Briton Alan McMenemy, whose body was returned to the UK embassy in Iraq
An undated family handout picture released on January 20, 2012, shows Alan McMenemy with his newborn son Luke. British Prime Minister David Cameron confirmed that the body received in a bag at the British embassy in Bagdhad, is that of McMenemy, a British national who was taken as a hostage along with four other men, in Iraq in 2007. One of the hostages had been released. © Roseleen McMenemy - AFP/McMenemy Family
Briton Alan McMenemy, whose body was returned to the UK embassy in Iraq
Last updated: January 21, 2012

Body of Briton abducted in Iraq in 2007 returned

The body of a British hostage abducted in Iraq in 2007 and killed by Shiite militants has been handed to embassy staff in Baghdad, Prime Minister David Cameron said in a statement Friday.

"It is with great sadness that I can confirm that the British Embassy in Baghdad received a body today that has been identified as Alan McMenemy, who was kidnapped in Baghdad in May 2007, along with four other men," Cameron said.

Alan McMenemy was one of four Britons working as bodyguards for British computer consultant Peter Moore, when all five were abducted by about 40 gunmen of the Asaib Ahel al-Haq, or League of the Righteous.

Moore was released unharmed in December 2009, after 946 days in captivity, and the bodies of the three other Britons -- Alec MacLachlan, 30, Jason Swindlehurst, 38, and Jason Creswell, 39 -- were handed over to British officials earlier in 2009.

"My thoughts are with Alan's family and friends at this time," Cameron said in his statement.

"They have waited so long for his return and I hope that this will allow them to find some peace after an ordeal that no family should ever have to suffer."

A Foreign Office spokeswoman had long said they believed McMenemy had been killed.

Alan's widow Roseleen McMenemy said in a statement released by the Foreign Office: "Our families have suffered terrible uncertainty and distress over the past four years and eight months. We have worried about Alan every single minute of each waking day."

Beginning in June 2009, hundreds of members of the Shiite militia were freed from US-run prisons in Iraq after the bodies of the other three bodyguards were handed over by the militants.

Suggestions that the militants were released in exchange for the bodies of the three Britons have never been officially confirmed.

The militia chief Qais al-Khazali was freed from an American prison in January 2010, six days after Moore's release.

At the inquest last year into the deaths of three men whose bodies had already been returned, Moore gave a detailed description of his and his bodyguards' ordeal including mock executions. He also said they were held, chained and blindfolded for long periods and submitted to regular beatings.

Washington alleges that the League of the Righteous and other Shiite militant groups in Iraq are backed by neighbouring Iran.
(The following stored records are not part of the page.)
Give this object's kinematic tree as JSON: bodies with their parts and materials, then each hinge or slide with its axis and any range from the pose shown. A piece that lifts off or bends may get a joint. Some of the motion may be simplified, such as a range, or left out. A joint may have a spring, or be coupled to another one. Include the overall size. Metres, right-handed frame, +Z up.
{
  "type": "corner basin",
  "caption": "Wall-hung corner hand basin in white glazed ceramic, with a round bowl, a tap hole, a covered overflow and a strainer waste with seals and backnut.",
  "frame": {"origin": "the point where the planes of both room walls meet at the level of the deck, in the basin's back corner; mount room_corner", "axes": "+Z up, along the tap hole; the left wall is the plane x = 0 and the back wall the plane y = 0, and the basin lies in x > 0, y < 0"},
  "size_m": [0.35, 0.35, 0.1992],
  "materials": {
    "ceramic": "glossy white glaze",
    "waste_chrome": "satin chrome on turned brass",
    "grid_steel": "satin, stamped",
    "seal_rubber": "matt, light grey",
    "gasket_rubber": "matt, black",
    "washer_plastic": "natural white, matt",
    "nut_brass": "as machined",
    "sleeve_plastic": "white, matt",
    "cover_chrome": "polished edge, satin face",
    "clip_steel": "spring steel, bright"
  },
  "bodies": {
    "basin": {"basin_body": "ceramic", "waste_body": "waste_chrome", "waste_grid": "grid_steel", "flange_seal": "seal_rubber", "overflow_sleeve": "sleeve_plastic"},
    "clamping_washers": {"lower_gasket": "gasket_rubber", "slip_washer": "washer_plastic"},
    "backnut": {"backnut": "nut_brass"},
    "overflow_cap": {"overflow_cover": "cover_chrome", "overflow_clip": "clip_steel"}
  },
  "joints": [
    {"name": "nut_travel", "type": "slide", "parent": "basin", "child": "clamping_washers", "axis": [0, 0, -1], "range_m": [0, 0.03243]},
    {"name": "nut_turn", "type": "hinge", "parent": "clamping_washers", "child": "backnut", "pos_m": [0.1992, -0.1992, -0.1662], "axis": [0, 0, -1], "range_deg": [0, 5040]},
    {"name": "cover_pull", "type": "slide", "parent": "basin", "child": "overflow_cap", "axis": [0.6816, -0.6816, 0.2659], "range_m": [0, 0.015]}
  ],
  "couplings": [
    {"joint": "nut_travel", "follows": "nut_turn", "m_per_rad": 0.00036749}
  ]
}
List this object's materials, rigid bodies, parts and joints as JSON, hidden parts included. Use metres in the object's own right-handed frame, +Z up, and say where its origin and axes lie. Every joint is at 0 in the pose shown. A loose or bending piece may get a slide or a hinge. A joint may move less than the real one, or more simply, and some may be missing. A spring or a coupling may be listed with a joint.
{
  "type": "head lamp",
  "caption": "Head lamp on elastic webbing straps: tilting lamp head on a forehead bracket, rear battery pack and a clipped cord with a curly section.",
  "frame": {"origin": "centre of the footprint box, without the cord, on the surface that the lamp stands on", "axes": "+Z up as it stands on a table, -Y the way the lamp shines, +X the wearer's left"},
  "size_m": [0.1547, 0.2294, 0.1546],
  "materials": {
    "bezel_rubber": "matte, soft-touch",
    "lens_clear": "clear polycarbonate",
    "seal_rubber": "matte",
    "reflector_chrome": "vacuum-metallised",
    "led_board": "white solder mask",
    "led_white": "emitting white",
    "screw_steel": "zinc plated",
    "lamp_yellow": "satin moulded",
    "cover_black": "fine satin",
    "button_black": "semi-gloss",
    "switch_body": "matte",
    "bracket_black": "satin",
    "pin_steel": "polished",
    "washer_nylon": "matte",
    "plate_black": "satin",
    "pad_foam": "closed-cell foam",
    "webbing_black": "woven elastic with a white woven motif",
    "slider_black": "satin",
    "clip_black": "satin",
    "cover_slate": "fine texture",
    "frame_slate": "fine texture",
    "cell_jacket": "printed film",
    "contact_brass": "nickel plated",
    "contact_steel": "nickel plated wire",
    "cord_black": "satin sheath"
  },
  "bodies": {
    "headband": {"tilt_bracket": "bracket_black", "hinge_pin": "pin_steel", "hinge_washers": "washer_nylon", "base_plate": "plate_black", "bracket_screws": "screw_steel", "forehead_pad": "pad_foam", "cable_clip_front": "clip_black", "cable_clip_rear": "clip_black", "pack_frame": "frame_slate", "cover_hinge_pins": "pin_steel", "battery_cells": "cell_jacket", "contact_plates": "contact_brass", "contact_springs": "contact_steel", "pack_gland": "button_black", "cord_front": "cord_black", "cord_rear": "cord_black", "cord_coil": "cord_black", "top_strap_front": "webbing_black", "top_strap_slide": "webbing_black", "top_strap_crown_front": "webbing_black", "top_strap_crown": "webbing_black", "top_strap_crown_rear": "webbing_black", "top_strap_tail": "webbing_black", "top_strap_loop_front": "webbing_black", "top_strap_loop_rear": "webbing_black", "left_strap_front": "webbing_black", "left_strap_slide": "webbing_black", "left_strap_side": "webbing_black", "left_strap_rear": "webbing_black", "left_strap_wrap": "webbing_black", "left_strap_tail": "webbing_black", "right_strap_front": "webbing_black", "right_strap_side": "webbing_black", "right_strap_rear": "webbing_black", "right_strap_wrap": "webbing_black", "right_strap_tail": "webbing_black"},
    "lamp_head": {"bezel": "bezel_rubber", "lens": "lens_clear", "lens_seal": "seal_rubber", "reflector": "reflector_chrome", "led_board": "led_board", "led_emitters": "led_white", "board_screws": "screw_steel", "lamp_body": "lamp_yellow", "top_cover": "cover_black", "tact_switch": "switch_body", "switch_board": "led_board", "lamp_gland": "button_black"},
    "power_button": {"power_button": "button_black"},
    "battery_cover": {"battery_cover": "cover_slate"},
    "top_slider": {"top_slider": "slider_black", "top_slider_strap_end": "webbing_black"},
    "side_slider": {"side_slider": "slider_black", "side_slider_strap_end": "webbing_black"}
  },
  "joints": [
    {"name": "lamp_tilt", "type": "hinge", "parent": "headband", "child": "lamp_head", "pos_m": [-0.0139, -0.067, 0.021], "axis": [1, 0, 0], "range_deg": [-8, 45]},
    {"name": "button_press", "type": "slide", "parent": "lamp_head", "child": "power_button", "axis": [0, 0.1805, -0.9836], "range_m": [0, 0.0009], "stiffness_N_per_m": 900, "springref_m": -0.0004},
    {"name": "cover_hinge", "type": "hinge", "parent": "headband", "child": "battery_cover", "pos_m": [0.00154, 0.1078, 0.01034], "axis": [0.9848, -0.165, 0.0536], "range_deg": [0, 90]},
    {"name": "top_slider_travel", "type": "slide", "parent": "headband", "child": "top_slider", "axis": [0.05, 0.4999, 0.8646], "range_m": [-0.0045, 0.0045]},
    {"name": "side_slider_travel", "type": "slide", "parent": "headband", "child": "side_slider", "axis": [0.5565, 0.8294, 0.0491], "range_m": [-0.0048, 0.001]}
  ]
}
In July last year, Admiral Mike Mullen, at the time the top US uniformed officer, said Iran had reversed an earlier decision to curtail its support for Shiite factions and was sending in weapons to Iraq.

Britain joined the US-led invasion of Iraq in 2003, but its troops withdrew in 2009.

The last US forces left Iraq and entered Kuwait in December, nearly nine years after launching a divisive war to oust Saddam Hussein.

Last month Asaib Ahel al-Haq announced that it wanted to be part of the new political process in Iraq.

Al-Khazali said that with the departure of US forces, there was no longer any need for a "resistance."